Мне кажется, что ближе всего к истине мнение сестры поэта О. С. Павлищевой: «Они красивы, эти невестки, но ничто в сравнении с Наташей»[532].
Как и все светские барышни, Екатерина Николаевна бывала на балах, но не особенно их любила. Ей больше нравилось бывать в доме Вяземских или Карамзиных, что, возможно, больше отвечало ее литературным интересам. Своей гувернантке Нине она пишет: «…здесь дают балы решительно каждый день, и ты видишь, что если бы мы хотели, мы могли бы это делать, но, право, это очень утомительно и скучно, потому что если нет какой-нибудь личной заинтересованности, нет ничего более пошлого, чем бал. Поэтому я несравненно больше люблю наше интимное общество у Вяземских и Карамзиных, так как если мы не на балу или в театре, мы отправляемся в один из этих домов и никогда не возвращаемся раньше часу»[533].
Все, что мы сказали о Екатерине Николаевне, еще раз заставляет нас повторить, что с ироническим отношением Долли Фикельмон к ней согласиться никак нельзя.

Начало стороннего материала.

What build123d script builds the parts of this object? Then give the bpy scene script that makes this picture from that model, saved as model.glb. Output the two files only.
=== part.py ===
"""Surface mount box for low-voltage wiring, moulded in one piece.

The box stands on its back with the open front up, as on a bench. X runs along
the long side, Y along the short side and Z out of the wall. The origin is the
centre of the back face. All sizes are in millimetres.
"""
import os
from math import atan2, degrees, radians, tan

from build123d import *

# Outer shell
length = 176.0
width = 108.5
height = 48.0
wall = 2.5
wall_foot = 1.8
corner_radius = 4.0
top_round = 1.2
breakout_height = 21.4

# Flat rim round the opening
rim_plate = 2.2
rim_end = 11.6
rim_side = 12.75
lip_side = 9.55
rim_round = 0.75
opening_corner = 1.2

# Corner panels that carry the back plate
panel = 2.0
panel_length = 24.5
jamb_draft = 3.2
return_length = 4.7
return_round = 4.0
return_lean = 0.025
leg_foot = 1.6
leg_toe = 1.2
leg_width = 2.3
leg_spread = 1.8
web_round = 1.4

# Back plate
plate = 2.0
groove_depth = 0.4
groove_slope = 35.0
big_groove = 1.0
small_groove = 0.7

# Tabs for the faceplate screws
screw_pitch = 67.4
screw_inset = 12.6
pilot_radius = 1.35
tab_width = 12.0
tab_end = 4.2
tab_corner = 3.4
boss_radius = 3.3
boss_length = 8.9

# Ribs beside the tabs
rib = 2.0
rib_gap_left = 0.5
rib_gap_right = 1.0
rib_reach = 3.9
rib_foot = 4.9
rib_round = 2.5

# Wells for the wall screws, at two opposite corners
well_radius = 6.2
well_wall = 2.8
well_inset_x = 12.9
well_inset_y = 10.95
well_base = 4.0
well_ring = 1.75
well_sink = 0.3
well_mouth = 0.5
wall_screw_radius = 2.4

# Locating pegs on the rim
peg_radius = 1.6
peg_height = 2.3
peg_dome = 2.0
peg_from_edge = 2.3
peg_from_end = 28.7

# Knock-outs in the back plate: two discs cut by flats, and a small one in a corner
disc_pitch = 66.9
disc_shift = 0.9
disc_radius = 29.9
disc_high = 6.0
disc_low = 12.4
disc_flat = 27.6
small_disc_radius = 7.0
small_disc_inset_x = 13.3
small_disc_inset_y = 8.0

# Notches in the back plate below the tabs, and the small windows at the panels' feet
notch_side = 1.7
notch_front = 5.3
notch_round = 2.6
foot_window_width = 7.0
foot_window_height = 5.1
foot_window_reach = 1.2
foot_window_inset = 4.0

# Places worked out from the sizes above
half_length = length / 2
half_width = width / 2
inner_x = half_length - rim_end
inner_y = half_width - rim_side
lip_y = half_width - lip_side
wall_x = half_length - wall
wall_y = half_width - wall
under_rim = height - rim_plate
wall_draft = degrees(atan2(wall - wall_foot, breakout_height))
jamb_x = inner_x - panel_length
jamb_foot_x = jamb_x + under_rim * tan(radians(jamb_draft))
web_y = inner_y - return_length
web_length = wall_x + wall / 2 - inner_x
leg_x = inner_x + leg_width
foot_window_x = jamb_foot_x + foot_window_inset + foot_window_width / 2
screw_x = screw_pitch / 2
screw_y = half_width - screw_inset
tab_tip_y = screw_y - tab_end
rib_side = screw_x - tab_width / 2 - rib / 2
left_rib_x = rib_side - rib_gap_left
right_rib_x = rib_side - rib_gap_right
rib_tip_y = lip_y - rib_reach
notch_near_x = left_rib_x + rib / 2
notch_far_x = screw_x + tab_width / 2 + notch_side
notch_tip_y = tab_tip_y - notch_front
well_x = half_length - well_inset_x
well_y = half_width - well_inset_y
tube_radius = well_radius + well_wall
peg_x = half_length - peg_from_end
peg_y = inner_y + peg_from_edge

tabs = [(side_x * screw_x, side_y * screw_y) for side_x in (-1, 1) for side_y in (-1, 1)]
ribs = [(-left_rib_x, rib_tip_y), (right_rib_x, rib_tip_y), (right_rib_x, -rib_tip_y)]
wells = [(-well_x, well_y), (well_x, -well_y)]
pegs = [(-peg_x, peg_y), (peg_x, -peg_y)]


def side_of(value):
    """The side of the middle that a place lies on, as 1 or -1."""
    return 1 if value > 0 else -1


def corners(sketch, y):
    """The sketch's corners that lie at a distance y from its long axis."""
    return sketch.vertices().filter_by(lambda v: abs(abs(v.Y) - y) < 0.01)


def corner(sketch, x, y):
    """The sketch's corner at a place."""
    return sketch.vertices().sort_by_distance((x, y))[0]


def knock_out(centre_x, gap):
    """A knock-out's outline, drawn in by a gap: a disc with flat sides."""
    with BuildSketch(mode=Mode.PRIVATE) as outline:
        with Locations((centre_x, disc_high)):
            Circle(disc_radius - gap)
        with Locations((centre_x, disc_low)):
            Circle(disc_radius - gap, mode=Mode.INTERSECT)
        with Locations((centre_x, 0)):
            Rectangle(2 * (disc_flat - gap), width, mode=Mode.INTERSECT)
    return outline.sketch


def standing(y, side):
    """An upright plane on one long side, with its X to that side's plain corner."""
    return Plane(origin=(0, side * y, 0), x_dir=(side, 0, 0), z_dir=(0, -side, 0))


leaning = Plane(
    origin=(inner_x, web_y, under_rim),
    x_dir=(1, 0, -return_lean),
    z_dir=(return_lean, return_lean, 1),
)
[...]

…Остаются еще Дантес и Геккерн. К барону Жоржу Фикельмон, несомненно, враждебна, гораздо более враждебна, чем большинство людей ее круга. В ее записи, когда речь идет о Дантесе, чувствуется и огорчение и большая личная антипатия. Мы увидим в дальнейшем, что и ряд лет спустя графиня не переменила своего отношения к убийце Пушкина.
В дневниковой записи Дарья Федоровна ни словом не упоминает о своих прошлых добрых отношениях с молодым кавалергардом. Бывал ли он в салоне Фикельмон в последние преддуэльные годы, мы не знаем. Похоже на то, что не бывал[534]. Однако в первой по времени книжке о дуэли и смерти Пушкина, составленной, как известно, со слов секунданта поэта К. К. Данзаса, есть упоминание о том, что Дантес приехал в Россию, «снабженный множеством рекомендательных писем». «В числе этих писем было одно к графине Фикельмон, пользовавшейся особенным расположением покойной императрицы. Этой-то даме Дантес обязан началом своих успехов в России. На одном из своих вечеров она представила его государыне, и Дантес имел счастье обратить на себя внимание ее величества»[535].